• Input rows:
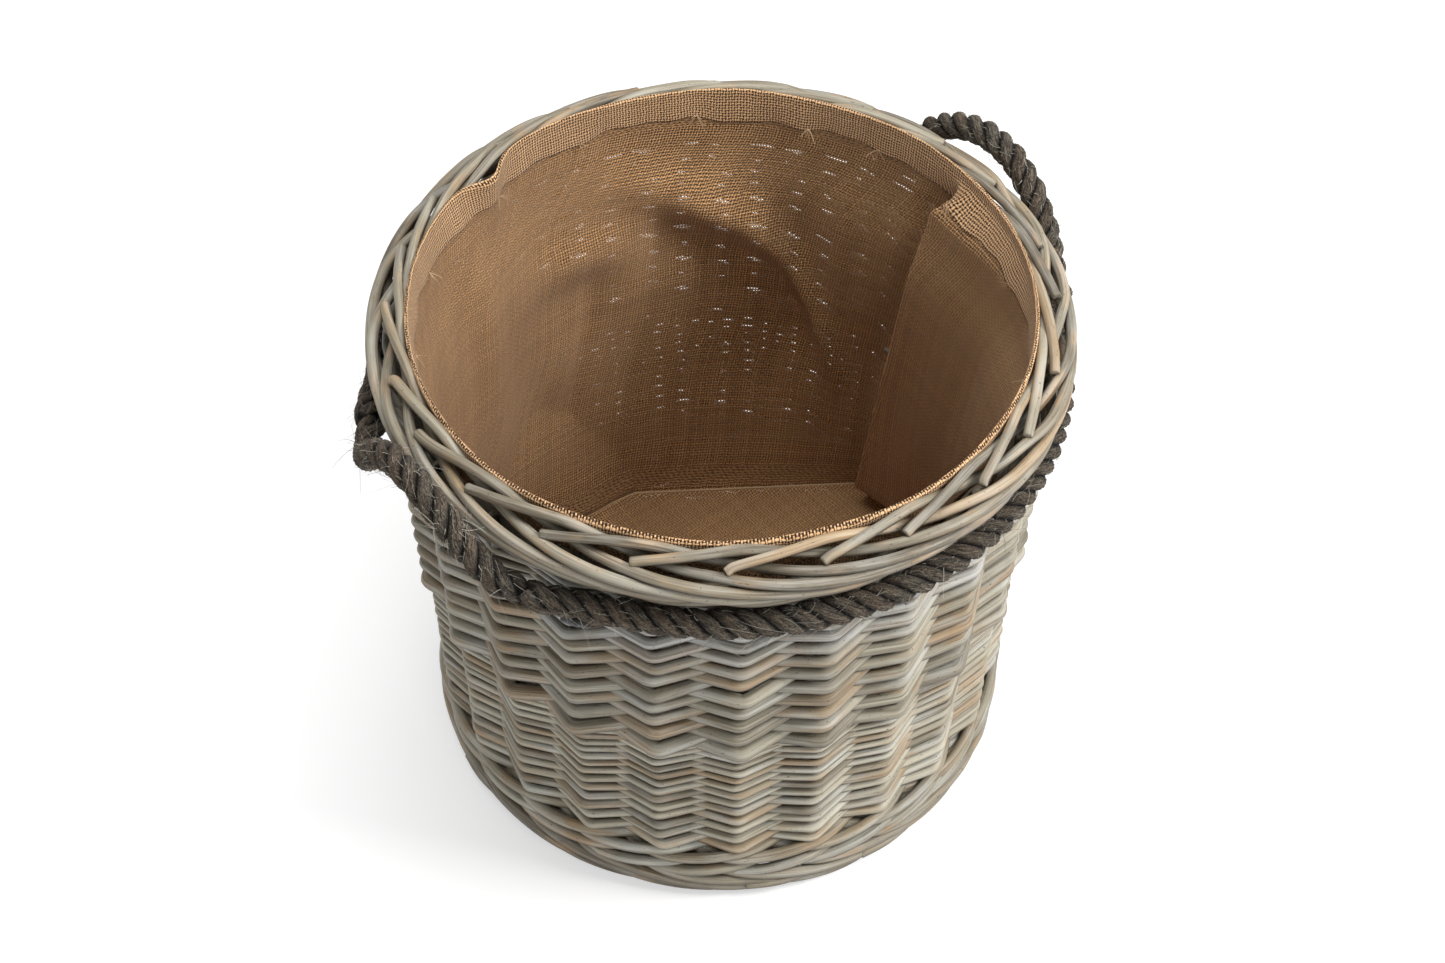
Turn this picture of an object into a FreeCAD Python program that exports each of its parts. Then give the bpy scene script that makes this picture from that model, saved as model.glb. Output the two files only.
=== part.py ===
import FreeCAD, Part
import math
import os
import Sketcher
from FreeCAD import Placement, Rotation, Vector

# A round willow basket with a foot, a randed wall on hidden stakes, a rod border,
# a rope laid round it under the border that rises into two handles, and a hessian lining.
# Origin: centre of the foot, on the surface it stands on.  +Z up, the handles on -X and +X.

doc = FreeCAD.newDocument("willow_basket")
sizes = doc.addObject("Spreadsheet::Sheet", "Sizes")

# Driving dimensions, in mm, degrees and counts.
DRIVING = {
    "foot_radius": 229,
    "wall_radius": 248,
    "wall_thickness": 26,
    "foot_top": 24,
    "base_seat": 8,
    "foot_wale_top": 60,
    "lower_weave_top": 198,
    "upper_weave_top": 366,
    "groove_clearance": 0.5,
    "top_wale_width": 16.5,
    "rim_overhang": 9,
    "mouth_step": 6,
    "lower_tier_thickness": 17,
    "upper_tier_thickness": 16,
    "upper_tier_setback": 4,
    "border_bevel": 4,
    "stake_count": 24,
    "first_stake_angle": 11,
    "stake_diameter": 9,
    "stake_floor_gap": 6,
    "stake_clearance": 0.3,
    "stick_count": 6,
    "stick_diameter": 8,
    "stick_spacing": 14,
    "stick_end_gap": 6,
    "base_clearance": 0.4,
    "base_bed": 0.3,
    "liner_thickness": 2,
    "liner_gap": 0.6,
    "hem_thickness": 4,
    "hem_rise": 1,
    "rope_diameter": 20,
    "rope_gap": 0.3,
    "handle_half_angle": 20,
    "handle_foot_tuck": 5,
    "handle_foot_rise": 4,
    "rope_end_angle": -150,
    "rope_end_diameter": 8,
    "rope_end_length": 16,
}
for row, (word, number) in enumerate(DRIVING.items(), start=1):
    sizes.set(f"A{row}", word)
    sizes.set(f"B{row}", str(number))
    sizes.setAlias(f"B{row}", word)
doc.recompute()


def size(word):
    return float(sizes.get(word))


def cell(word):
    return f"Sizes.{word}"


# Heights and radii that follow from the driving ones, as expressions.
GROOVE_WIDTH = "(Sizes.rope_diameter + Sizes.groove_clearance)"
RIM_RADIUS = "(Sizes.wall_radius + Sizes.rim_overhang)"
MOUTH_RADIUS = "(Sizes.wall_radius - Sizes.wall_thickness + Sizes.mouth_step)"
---
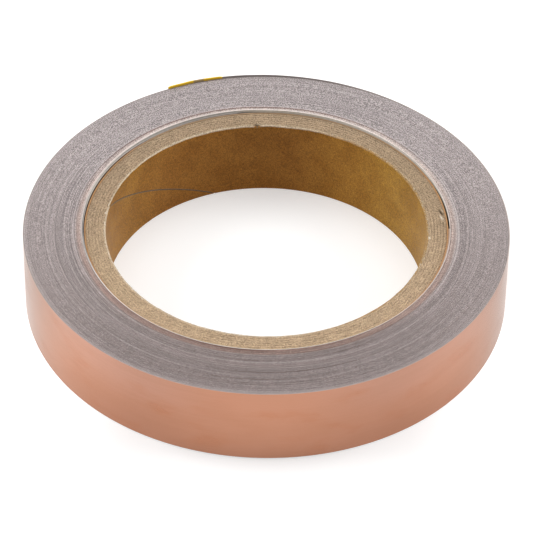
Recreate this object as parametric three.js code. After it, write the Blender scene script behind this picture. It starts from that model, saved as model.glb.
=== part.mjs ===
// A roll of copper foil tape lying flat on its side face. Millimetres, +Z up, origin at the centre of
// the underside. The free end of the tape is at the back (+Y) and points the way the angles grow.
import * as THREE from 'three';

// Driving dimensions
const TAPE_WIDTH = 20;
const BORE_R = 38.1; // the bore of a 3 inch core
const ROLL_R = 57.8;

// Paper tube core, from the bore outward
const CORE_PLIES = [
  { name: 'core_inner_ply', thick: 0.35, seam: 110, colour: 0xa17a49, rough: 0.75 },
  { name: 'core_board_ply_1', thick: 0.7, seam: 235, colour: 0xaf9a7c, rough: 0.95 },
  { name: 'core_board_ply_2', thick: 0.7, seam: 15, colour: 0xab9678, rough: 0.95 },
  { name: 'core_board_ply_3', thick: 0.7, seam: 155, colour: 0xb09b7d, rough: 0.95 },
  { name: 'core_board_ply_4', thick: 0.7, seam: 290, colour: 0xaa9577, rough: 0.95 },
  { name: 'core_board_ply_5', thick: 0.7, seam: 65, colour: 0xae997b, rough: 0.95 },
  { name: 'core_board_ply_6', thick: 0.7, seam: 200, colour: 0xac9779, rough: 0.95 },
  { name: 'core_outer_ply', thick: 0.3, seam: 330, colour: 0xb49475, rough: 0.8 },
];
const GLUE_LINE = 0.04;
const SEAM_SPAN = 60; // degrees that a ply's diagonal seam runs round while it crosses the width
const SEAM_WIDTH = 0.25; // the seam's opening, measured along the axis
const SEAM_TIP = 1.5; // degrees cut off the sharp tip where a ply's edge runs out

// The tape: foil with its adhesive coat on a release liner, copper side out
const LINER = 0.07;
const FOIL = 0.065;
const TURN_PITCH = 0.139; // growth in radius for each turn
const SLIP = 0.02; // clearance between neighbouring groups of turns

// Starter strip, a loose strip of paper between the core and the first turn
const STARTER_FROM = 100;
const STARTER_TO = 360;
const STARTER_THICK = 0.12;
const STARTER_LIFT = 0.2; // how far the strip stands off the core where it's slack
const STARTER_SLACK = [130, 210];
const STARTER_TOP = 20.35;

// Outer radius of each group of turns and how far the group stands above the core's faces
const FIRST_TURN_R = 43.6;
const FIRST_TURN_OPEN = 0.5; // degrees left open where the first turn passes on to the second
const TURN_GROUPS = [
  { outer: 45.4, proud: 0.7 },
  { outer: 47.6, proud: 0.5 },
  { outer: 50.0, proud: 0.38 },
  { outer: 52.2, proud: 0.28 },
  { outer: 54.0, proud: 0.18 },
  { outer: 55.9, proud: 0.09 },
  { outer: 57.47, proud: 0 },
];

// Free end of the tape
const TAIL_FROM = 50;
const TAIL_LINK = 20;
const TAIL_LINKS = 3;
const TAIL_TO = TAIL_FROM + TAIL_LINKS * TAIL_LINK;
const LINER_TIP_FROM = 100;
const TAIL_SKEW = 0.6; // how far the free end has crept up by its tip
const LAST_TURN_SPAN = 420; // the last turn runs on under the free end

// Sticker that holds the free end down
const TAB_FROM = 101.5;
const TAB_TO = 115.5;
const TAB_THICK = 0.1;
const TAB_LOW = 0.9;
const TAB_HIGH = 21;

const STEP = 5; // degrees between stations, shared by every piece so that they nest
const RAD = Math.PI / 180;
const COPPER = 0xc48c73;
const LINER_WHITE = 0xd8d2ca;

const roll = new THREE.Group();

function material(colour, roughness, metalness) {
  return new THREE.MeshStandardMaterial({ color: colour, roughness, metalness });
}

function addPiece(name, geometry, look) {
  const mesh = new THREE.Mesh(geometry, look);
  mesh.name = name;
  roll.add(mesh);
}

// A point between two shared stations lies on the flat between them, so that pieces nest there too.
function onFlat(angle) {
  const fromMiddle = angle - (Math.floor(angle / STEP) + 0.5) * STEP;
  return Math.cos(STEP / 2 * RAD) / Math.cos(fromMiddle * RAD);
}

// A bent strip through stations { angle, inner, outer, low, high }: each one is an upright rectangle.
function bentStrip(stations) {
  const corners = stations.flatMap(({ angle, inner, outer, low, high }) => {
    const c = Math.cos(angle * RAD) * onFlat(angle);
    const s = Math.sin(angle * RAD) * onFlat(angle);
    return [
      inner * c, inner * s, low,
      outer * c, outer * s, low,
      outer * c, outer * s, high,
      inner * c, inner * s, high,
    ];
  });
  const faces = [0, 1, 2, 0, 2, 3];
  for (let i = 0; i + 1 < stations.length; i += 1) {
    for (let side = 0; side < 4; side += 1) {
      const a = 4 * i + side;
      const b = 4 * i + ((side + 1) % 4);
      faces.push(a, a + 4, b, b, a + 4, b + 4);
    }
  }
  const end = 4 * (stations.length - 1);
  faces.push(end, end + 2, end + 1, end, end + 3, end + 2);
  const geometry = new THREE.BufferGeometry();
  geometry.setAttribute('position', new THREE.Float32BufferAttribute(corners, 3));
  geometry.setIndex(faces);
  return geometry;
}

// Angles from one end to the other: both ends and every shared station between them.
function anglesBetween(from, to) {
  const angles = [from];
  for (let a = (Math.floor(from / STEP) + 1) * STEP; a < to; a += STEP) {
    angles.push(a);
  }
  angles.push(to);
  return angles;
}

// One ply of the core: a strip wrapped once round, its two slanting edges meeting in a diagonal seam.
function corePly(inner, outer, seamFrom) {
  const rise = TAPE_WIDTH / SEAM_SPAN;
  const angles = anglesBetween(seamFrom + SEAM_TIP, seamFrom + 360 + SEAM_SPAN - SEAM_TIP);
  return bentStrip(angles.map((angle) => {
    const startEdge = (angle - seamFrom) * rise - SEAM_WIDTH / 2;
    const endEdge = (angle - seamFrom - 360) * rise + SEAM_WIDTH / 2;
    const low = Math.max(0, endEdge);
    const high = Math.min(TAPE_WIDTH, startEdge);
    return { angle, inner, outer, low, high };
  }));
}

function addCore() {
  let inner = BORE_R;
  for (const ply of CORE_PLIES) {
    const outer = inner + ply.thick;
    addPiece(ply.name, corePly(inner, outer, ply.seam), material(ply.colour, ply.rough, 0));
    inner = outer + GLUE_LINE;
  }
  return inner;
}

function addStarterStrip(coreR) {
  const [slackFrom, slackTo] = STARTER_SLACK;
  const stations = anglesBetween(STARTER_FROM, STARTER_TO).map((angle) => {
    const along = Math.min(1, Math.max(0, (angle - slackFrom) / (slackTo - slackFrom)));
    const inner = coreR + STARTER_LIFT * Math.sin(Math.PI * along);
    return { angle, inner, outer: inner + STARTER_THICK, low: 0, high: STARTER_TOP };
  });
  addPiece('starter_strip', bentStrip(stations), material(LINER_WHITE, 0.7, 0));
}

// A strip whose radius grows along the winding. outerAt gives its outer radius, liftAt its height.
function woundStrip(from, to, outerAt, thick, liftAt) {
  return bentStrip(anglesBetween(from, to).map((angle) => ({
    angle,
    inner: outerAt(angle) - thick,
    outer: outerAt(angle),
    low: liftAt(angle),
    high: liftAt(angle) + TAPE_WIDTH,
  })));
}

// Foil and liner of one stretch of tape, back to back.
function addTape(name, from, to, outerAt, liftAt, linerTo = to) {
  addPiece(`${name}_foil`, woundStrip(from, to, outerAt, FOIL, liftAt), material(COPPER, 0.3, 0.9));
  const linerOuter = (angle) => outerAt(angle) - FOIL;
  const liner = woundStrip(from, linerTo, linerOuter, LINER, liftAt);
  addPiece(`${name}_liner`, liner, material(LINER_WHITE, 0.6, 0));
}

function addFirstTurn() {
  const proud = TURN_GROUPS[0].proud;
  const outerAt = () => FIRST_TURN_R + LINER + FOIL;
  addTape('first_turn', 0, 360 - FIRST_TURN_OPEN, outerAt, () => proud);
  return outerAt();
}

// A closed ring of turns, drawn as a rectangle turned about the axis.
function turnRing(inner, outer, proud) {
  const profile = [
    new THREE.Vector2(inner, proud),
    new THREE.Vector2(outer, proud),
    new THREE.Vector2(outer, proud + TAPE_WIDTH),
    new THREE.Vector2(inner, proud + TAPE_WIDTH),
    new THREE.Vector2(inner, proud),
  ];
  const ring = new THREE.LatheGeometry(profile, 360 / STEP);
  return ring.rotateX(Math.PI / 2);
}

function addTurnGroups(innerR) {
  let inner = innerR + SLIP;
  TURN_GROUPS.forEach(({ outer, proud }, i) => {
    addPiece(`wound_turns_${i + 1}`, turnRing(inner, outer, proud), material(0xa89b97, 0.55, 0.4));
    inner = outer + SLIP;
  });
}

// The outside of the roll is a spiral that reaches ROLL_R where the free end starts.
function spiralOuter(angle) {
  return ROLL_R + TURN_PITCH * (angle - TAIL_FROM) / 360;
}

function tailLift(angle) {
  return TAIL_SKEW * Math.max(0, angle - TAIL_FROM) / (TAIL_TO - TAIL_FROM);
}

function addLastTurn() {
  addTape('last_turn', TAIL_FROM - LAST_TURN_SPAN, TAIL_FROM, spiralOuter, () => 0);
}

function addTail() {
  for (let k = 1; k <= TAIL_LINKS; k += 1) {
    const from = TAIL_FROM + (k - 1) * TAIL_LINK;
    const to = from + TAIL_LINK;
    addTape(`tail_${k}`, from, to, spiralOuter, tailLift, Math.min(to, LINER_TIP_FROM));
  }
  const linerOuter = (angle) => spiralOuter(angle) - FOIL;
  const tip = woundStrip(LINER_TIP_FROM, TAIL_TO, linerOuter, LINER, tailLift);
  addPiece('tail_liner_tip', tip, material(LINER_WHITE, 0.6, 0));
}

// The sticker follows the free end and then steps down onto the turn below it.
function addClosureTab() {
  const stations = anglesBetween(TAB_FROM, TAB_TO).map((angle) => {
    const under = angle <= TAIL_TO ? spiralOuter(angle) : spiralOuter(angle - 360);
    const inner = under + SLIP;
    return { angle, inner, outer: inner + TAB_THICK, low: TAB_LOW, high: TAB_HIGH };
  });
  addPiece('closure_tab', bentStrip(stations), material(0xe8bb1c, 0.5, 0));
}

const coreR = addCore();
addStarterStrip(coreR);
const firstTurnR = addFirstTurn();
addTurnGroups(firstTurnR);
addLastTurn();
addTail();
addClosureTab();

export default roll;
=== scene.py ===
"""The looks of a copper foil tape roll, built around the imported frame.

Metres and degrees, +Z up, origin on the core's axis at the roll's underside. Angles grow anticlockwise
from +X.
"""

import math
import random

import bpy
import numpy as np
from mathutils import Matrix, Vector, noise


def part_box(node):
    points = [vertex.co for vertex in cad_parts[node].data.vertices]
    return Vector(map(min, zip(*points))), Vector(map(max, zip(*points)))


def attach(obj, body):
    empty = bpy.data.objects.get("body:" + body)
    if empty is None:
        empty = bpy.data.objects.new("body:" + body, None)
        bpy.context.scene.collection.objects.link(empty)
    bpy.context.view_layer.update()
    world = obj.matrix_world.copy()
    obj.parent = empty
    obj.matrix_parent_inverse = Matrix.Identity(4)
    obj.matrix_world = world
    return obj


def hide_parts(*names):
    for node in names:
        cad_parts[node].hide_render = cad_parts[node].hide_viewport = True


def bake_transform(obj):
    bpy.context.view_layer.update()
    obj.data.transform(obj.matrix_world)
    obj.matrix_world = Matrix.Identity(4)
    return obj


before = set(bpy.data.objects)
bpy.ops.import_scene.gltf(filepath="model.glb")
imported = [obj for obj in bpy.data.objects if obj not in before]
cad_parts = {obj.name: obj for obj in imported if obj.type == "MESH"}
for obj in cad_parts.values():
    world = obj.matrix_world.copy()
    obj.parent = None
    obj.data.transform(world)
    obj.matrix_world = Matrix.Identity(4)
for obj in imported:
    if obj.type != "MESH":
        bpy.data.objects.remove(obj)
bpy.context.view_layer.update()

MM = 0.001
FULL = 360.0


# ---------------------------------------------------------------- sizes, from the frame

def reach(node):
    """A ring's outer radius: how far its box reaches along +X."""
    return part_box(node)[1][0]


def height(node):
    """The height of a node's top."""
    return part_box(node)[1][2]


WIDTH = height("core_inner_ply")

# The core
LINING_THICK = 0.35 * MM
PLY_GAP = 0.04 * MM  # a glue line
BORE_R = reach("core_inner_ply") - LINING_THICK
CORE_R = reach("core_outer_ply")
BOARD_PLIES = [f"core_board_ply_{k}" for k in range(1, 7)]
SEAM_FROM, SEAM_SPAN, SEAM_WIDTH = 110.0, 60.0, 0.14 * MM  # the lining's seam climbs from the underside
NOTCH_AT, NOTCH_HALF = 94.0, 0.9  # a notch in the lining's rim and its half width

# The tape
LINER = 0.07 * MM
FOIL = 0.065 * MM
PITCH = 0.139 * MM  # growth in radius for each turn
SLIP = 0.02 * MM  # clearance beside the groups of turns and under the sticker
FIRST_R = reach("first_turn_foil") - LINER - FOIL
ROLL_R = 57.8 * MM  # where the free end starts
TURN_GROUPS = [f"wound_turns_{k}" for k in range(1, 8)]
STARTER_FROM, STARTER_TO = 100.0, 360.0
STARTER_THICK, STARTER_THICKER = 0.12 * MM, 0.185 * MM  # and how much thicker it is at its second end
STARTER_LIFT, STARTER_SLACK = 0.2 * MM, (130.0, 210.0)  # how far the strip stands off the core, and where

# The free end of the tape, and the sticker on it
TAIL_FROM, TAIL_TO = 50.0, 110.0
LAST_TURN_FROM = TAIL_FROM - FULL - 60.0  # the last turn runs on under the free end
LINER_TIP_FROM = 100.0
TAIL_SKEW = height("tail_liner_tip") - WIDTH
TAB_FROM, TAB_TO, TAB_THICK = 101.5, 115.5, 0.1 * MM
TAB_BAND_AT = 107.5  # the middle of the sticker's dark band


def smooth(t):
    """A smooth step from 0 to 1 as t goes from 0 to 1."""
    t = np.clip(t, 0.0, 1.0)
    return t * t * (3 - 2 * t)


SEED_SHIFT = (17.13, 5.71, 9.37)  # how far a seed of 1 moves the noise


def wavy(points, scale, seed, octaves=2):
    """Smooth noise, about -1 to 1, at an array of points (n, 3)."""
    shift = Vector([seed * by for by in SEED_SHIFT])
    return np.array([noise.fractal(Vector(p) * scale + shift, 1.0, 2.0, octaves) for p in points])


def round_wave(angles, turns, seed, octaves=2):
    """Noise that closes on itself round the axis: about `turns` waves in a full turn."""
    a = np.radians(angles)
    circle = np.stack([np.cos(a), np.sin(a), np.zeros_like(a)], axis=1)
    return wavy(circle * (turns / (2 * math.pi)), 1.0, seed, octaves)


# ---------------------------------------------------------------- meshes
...
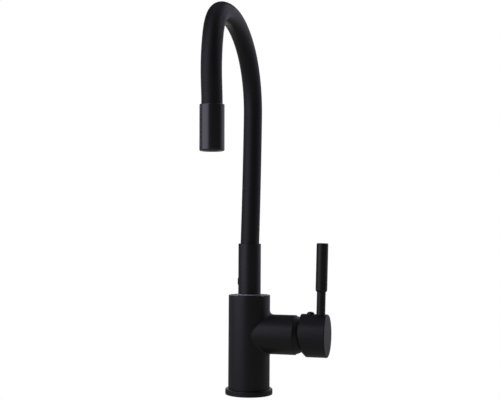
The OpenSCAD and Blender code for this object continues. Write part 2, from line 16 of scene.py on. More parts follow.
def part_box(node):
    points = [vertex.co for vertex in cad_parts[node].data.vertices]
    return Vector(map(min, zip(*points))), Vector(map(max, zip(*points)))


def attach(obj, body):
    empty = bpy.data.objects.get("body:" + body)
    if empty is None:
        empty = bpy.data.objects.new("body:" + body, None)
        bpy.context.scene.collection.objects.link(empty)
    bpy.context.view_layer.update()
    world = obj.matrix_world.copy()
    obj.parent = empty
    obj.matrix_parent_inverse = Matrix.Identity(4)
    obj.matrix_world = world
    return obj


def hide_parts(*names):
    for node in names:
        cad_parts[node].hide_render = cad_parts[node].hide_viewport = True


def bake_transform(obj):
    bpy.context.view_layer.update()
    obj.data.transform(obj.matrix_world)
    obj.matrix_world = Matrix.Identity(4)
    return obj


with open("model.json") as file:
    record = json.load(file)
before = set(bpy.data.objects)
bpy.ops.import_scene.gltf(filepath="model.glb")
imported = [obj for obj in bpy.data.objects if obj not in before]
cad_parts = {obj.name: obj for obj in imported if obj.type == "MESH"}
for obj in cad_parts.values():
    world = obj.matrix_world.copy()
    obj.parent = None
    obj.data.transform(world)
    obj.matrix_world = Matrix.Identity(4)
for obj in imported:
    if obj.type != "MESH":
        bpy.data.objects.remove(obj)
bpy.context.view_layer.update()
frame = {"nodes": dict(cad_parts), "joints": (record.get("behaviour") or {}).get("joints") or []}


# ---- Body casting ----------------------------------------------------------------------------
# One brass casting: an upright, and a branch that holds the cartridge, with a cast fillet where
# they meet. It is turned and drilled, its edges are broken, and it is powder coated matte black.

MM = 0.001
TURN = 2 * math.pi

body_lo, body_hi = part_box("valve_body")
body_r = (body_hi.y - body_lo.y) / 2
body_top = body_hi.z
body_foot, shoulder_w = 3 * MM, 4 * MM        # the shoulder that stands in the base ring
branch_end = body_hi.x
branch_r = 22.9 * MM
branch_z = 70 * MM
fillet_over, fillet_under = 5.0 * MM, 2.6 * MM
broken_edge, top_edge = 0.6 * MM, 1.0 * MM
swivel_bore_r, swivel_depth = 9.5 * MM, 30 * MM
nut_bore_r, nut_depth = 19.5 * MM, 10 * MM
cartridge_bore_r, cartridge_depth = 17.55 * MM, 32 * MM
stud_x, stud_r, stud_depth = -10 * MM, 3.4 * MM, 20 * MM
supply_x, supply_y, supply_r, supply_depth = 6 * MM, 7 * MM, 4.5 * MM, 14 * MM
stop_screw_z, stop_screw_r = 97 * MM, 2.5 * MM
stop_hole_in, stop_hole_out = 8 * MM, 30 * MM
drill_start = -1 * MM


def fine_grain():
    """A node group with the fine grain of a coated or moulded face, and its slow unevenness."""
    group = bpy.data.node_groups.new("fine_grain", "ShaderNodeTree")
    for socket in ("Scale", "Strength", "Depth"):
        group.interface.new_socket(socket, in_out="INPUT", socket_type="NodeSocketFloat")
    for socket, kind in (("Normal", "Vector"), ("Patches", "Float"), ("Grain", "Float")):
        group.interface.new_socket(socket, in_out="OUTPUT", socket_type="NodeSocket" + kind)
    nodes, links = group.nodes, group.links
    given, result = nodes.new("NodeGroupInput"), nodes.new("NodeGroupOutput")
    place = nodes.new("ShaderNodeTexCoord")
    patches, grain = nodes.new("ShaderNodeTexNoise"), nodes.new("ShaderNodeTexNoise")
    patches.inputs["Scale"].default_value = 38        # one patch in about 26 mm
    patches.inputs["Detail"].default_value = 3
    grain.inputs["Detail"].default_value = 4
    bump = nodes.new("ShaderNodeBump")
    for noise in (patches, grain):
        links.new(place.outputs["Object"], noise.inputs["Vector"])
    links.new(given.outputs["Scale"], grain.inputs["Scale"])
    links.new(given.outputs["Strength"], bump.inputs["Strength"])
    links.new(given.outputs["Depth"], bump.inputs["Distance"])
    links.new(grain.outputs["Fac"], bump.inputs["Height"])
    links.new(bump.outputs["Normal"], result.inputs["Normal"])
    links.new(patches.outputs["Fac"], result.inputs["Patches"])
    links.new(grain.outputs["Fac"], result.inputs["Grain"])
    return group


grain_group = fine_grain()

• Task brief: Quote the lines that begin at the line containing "Recreate this object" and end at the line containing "const ROLL_R = 57.8;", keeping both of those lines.

• Exercise solution:
Recreate this object as parametric three.js code. After it, write the Blender scene script behind this picture. It starts from that model, saved as model.glb.
=== part.mjs ===
// A roll of copper foil tape lying flat on its side face. Millimetres, +Z up, origin at the centre of
// the underside. The free end of the tape is at the back (+Y) and points the way the angles grow.
import * as THREE from 'three';

// Driving dimensions
const TAPE_WIDTH = 20;
const BORE_R = 38.1; // the bore of a 3 inch core
const ROLL_R = 57.8;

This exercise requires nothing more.